_Information provided_.
++++++++

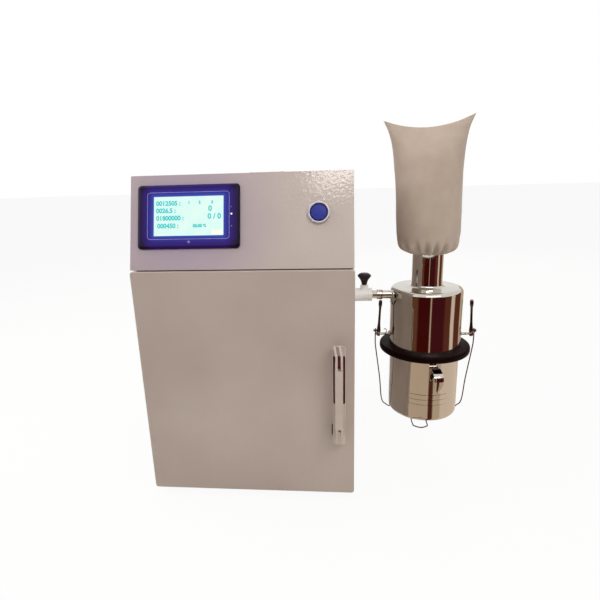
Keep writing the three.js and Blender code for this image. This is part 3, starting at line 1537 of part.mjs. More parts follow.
function clampKnob() {
  const low = ductZ + clampBossLength + fitGap;
  const hubTop = low + clampHubHeight;
  const dome = clampHeadShares.map(([radiusShare, heightShare]) => [
    clampHeadRadius * radiusShare,
    hubTop + clampHeadHeight * heightShare,
  ]);
  const head = turned("z", [
    [0, low],
    [clampHubRadius, low],
    [clampHubRadius * clampWaistShare, hubTop],
    ...dome,
    [0, hubTop + clampHeadHeight],
  ], 20);
  const screwStart = ductZ + pipeRadius + fitGap;
  const screw = rod("z", clampScrewRadius, [0, 0, screwStart], low - screwStart + fitGap, 12);
  return join(head, screw).translate(clampX, ductY, 0);
}

piece(cabinet, "outlet_socket", outletSocket(), castAluminium);
piece(cabinet, "clamp_knob", clampKnob(), blackPlastic);

// Cyclone can with its skirt flange and the hole for the chimney
function cycloneCan() {
  const inner = canRadius - canWall;
  const shoulder = canShoulder;
  const profile = [
    [rimRadius, canSkirt],
    [rimRadius, canSkirt + canWall],
    [canRadius, canSkirt + canWall],
    [canRadius, canTop - shoulder],
    [canRadius - shoulder * roundShare, canTop - shoulder * roundShare],
    [canRadius - shoulder, canTop],
    [chimneyRadius - fitGap, canTop],
    [chimneyRadius - fitGap, canTop - canWall],
    [inner - shoulder, canTop - canWall],
    [inner - shoulder * roundShare, canTop - canWall - shoulder * roundShare],
    [inner, canTop - shoulder - canWall],
    [inner, canSkirt],
  ];
  const holeStart = [-canRadius - overrun, -pipeOffset, pipeZ];
  const pipeHole = rod("x", pipeRadius + fitGap, holeStart, canRadius / 2, 20);
  return join(cut(turned("z", profile, 32), pipeHole), chimney(), ...pivotPins());
}

// Inlet pipe with its ferrule and the saddle that welds it to the can
function inletPipe() {
  const entry = -Math.sqrt(canRadius ** 2 - pipeOffset ** 2);
  const length = entry + 2 * pipeRadius - pipeStart;
  const pipe = rod("x", pipeRadius, [pipeStart, -pipeOffset, pipeZ], length, 20);
  const profile = [
    [0, ferruleFrom],
    [ferruleRadius - ferruleChamfer, ferruleFrom],
    [ferruleRadius, ferruleFrom + ferruleChamfer],
    [ferruleRadius, ferruleFrom + ferruleLength],
    [0, ferruleFrom + ferruleLength],
  ];
  const ferrule = turned("x", profile, 20, [0, -pipeOffset, pipeZ]);
  const patchStart = [entry - (3 * saddleRadius) / 2, -pipeOffset, pipeZ - saddleRadius + pipeRadius];
  const patch = rod("x", saddleRadius, patchStart, 2 * saddleRadius, 20);
  const inner = canRadius + fitGap;
  const wall = tubeProfile(inner + canWall, inner, pipeZ - 2 * saddleRadius, canTop - canShoulder);
  const boreStart = [pipeStart - overrun, -pipeOffset, pipeZ];
  const bore = rod("x", pipeBore, boreStart, canRadius + 2 * canWall - pipeStart + overrun, 20);
  return cut(join(pipe, ferrule, common(patch, turned("z", wall, 32))), bore);
}

function chimney() {
  const inner = chimneyRadius - canWall;
  return turned("z", [
    [inner, chimneyBottom],
    [chimneyRadius, chimneyBottom],
    [chimneyRadius, canTop - canWall / 2],
    [chimneyRadius + 3 * weldBead, canTop - canWall / 2],
    [chimneyRadius + 3 * weldBead, canTop + weldBead / 3],
    [chimneyRadius + weldBead / 2, canTop + weldBead],
    [chimneyRadius, canTop + 3 * weldBead],
    [chimneyRadius, chimneyTop],
    [inner, chimneyTop],
  ], 24);
}

// Rubber ring of U section over the flanges of the can and the cup
function sealRing() {
  const top = ringLow + ringHeight;
  const grooveLow = cupRimTop - canWall - fitGap;
  const grooveTop = canSkirt + canWall + fitGap;
  const inner = canRadius + fitGap;
  const groove = rimRadius + fitGap;
  return turned("z", [
    [inner, ringLow],
    [ringRadius - ringRound, ringLow],
    [ringRadius, ringLow + ringRound],
    [ringRadius, top - ringRound],
    [ringRadius - ringRound, top],
    [inner, top],
    [inner, grooveTop],
    [groove, grooveTop],
    [groove, grooveLow],
    [inner, grooveLow],
  ], 32);
}

function sampleCup() {
  const inner = cupRadius - canWall;
  const profile = [
    [0, cupBottom],
    [cupRadius - cupCorner, cupBottom],
    [cupRadius - cupCorner * roundShare, cupBottom + cupCorner * roundShare],
    [cupRadius, cupBottom + cupCorner],
  ];
  for (let i = 0; i < beadCount; i += 1) {
    const z = beadLow + i * beadPitch;
    const half = beadHeight / 2;
    profile.push([cupRadius, z - half], [cupRadius - beadDepth, z], [cupRadius, z + half]);
  }
  profile.push(
    [cupRadius, cupRimTop - canWall],
    [rimRadius, cupRimTop - canWall],
    [rimRadius, cupRimTop],
    [inner, cupRimTop],
    [inner, cupBottom + cupCorner],
    [inner - cupCorner * (1 - roundShare), cupBottom + canWall],
    [0, cupBottom + canWall],
  );
  return join(turned("z", profile, 32), cupGrip());
}

// Curled strip under the ring, for holding the cup
function cupGrip() {
  const root = cupRadius + fitGap;
  const reach = cupRadius + gripReach;
  const curve = new THREE.CatmullRomCurve3(
    [
      [root + gripThickness / 2, gripTop - gripWidth * gripRootShare],
      [root + gripThickness / 2, gripTop - gripThickness],
      [root + gripReach * gripFlatShare, gripTop - gripThickness],
      [reach - gripThickness, gripKneeZ],
      [reach - gripThickness / 2, (gripKneeZ + gripTipZ) / 2],
      [reach - 2 * gripThickness, gripTipZ],
    ].map(([y, z]) => new THREE.Vector3(0, -y, z)),
    false,
    "centripetal",
  );
  const steps = 18;
  const rings = [];
  for (let i = 0; i <= steps; i += 1) {
    const share = i / steps;
    const point = curve.getPointAt(share);
    const along = curve.getTangentAt(share);
    const thick = new THREE.Vector3(0, -along.z, along.y).multiplyScalar(gripThickness / 2);
    const bend = Math.max(0, (share - gripRoundFromShare) / (1 - gripRoundFromShare));
    const wide = (gripWidth / 2) * Math.min(1, Math.sqrt(1 + gripTipShare ** 2 - bend ** 2));
    rings.push(
      [[-1, -1], [-1, 1], [1, 1], [1, -1]].map(([side, face]) =>
        point.clone().addScaledVector(thick, face).add(new THREE.Vector3(side * wide, 0, 0)),
      ),
    );
  }
  const weldStart = [0, -root - gripThickness / 2, gripTop - gripWidth];
  const weld = rod("y", gripWidth / 4, weldStart, gripReach / 2, 10);
  const inside = rod("z", cupRadius - canWall / 2, [0, 0, cupBottom], cupRimTop - cupBottom, 32);
  return cut(join(loft(rings), weld), inside).rotateZ(gripAngle);
}

// Pivot pins welded to the can's two sides
function pivotPins() {
  const from = canRadius - canWall;
  const to = leverX + leverThickness / 2;
  return [-1, 1].flatMap((side) => {
    const padLength = canWall + pivotRadius;
    const padStart = [side > 0 ? from : -from - padLength, 0, pivotZ];
    const pad = rod("x", pivotRadius * pivotPadShare, padStart, padLength, 16);
    const pin = rod("x", pivotRadius, [side > 0 ? from : -to, 0, pivotZ], to - from, 14);
    return [pad, pin];
  });
}

const crankY = crank * Math.sin(crankAngle);
const crankZ = crank * Math.cos(crankAngle);

// Toggle lever: a hub on the pivot pin, a crank pin for the bail and a slim rod with a barrel end
function lever(side) {
  const inside = leverX - leverThickness / 2;
  const hubs = [
    rod("x", pivotRadius * leverHubShare, [inside, 0, 0], leverThickness, 12),
    rod("x", crankPinRadius * crankHubShare, [inside, crankY, crankZ], leverThickness, 12),
  ];
  const pin = rod("x", crankPinRadius, [inside, crankY, crankZ], crankPinTip - inside, 10);
  const headStart = bailX + wireRadius + 2 * runGap;
  const headLength = crankPinTip - headStart;
  const head = rod("x", crankPinRadius * crankHeadShare, [headStart, crankY, crankZ], headLength, 10);
  const grip = leverKnobRadius * leverKnobLengthShare;
  const barrel = leverKnobShares.map(([radiusShare, depthShare]) => [
    leverKnobRadius * radiusShare,
    leverLength - grip * depthShare,
  ]);
  const stem = turned("z", [
    [0, pivotRadius + leverRoot],
    [leverConeRadius, pivotRadius + leverRoot],
    [leverConeRadius * leverConeShare, crank + leverConeRise],
    [leverRodRadius, crank + leverTaperRise],
    [leverRodRadius, leverLength - grip],
    ...barrel,
    [0, leverLength],
  ], 10).rotateY(-leverLean).translate(leverX, 0, 0);
  const bore = rod("x", pivotRadius + fitGap, [inside - overrun, 0, 0], leverThickness + 2 * overrun, 12);
  const whole = cut(join(...hubs, pin, head, stem), bore);
  return side > 0 ? whole : mirrored(whole);
}

// The same shape on the other side of the X = 0 plane, with its faces turned out again
function mirrored(geometry) {
  const flipped = geometry.clone().scale(-1, 1, 1);
  const corners = flipped.index.array;
  for (let i = 0; i < corners.length; i += 3) {
    [corners[i + 1], corners[i + 2]] = [corners[i + 2], corners[i + 1]];
  }
  return flipped;
}

// Bail: one wire from eye to eye, down both sides, under the cup, with a finger loop before it
function bail() {
  const eye = crankPinRadius + fitGap + wireRadius;
  const low = cupBottom - wireRadius - 2 * fitGap;
  const down = (side) => [
    [side * bailX, 0, pivotZ + crankZ - eye],
    [side * bailX, 0, pivotZ - 2 * crank],
    [side * (bailX - bailBow / 4), 0, ringLow],
    [side * (bailX - 2 * bailBow), 0, (ringLow + cupBottom) / 2],
    [side * (bailX - 3 * bailBow), 0, cupBottom + 3 * bailBow],
    [side * (cupRadius + bailBow), 0, cupBottom + bailBow / 2],
    [side * (cupRadius - bailBow), 0, low],
  ];
  const loopFront = tabRadius - tabReach;
  const points = [
    ...down(-1),
    [tabX - 2 * tabRadius, 0, low],
    [tabX - tabRadius, -tabRadius, low],
    [tabX - tabRadius, loopFront, low],
    [tabX - tabRadius * tabRoundShare, loopFront - tabRadius * tabRoundShare, low],
    [tabX, -tabReach, low],
    [tabX + tabRadius * tabRoundShare, loopFront - tabRadius * tabRoundShare, low],
    [tabX + tabRadius, loopFront, low],
    [tabX + tabRadius, -tabRadius, low],
    [tabX + 2 * tabRadius, 0, low],
    ...down(1).reverse(),
  ].map(([x, y, z]) => [x, y + crankY, z]);
  const eyes = [-1, 1].map((side) => {
    const ring = new THREE.TorusGeometry(eye, wireRadius, 6, 8).rotateY(quarterTurn);
    return ring.translate(side * bailX, crankY, pivotZ + crankZ);
  });
  return join(wire(points, wireRadius, 6, 54), ...eyes);
}

// Filter bag: round above its gathered neck, flattening to a seam with two raised corners
function filterBag() {
  const rings = bagHeightShares.map((share, level) => {
    const halfX = bagHalfWidth * bagWidthShares[level];
    const halfY = bagHalfWidth * bagDepthShares[level];
    const rise = share ** 4;
    return around(bagSides, (angle) => {
      const across = Math.cos(angle);
      const lift = rise * (bagEarLift * across ** 2 + bagSlant * across);
      return new THREE.Vector3(
        bagLean * share + halfX * across,
        halfY * Math.sin(angle),
        bagNeckZ + share * bagHeight + lift,
      );
    });
  });
  const socket = rod("z", chimneyRadius + fitGap, [0, 0, bagNeckZ - overrun], bagSocketDepth + overrun, 24);
  return cut(loft(rings), socket);
}

piece(collector, "cyclone_can", cycloneCan(), polishedSteel);
piece(collector, "inlet_pipe", inletPipe(), polishedSteel);
piece(collector, "seal_ring", sealRing(), blackRubber);
piece(collector, "sample_cup", sampleCup(), polishedSteel);
piece(collector, "lever_left", lever(-1), brushedSteel).position.z = pivotZ;
piece(collector, "lever_right", lever(1), brushedSteel).position.z = pivotZ;
piece(collector, "wire_bail", bail(), brushedSteel);
piece(collector, "filter_bag", filterBag(), beigeCloth);

// The machine stands with the middle of its floor space at the origin
machine.updateMatrixWorld(true);
const extent = new THREE.Box3().setFromObject(machine, true);
const middle = extent.getCenter(new THREE.Vector3());
machine.position.set(-middle.x, -middle.y, -extent.min.z);

export default machine;
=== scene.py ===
import json
import random
from math import atan2, cos, exp, pi, radians, sin, sqrt

import bmesh
import bpy
from mathutils import Matrix, Vector, noise

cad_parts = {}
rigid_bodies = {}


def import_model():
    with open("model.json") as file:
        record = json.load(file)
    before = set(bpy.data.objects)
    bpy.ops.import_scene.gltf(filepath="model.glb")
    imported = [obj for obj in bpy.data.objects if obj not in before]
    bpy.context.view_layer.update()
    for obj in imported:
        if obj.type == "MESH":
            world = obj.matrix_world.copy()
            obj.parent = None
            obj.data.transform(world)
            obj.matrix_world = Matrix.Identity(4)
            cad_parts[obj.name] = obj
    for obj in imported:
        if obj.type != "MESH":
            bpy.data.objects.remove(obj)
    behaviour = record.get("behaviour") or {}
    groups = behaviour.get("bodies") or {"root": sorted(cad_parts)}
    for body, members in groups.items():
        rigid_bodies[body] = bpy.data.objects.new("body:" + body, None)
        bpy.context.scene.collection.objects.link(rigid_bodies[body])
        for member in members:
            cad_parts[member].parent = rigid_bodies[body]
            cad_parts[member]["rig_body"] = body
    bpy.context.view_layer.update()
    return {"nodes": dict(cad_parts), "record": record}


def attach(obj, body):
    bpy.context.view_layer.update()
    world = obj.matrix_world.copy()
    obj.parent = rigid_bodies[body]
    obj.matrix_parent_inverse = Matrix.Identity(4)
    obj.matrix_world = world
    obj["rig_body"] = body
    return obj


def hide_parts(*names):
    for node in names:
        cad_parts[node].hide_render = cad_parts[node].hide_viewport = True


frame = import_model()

MM = 0.001
METRE = 1000.0  # in millimetres
TURN = 2 * pi
CORNER = Vector((-95.1136, -177.55, 12.0))  # the cabinet's own zero point, in millimetres
SLOTS = {row["node"]: row["material_slot"] for row in frame["record"]["subparts"]}


def place(x, y, z):
    """A point given in the cabinet's own millimetres."""
    return (Vector((x, y, z)) + CORNER) * MM


PANEL_TILT = radians(16.4)
PANEL = Matrix.Translation(place(0, 2, 336.6)) @ Matrix.Rotation(-PANEL_TILT, 4, "X")
OUTWARD = Matrix.Rotation(pi / 2, 4, "X")  # lays an upward axis down, toward the front
CAN_X, CAN_Y = 264.1, 110.0
CAN_ORIGIN = place(CAN_X, CAN_Y, 0.0)
CAN = Matrix.Translation(CAN_ORIGIN)


def on_panel(x, s, out=0.0):
    """A point on the sloping panel: across it, up it and out of it, in millimetres."""
    return PANEL @ (Vector((x, -out, s)) * MM)


def linear(colour):
    """A colour of 0 to 255 per channel as the shader's linear values."""
    made = []
    for value in colour:
        share = value / 255
        made.append(share / 12.92 if share <= 0.04045 else ((share + 0.055) / 1.055) ** 2.4)
    return (*made, 1.0)


# Materials
NOISE_LOW, NOISE_HIGH = 0.3, 0.7  # nearly all values of a noise lie between these
WEAR_FULL, WEAR_GONE = 0.27, 0.34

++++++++

_Task to carry out_. Only the lines from the one containing "before = set(bpy.data.objects)" through the one containing "obj.matrix_world = Matrix.Identity(4)" are to be reproduced, exactly as they appear.

_Response_.
    before = set(bpy.data.objects)
    bpy.ops.import_scene.gltf(filepath="model.glb")
    imported = [obj for obj in bpy.data.objects if obj not in before]
    bpy.context.view_layer.update()
    for obj in imported:
        if obj.type == "MESH":
            world = obj.matrix_world.copy()
            obj.parent = None
            obj.data.transform(world)
            obj.matrix_world = Matrix.Identity(4)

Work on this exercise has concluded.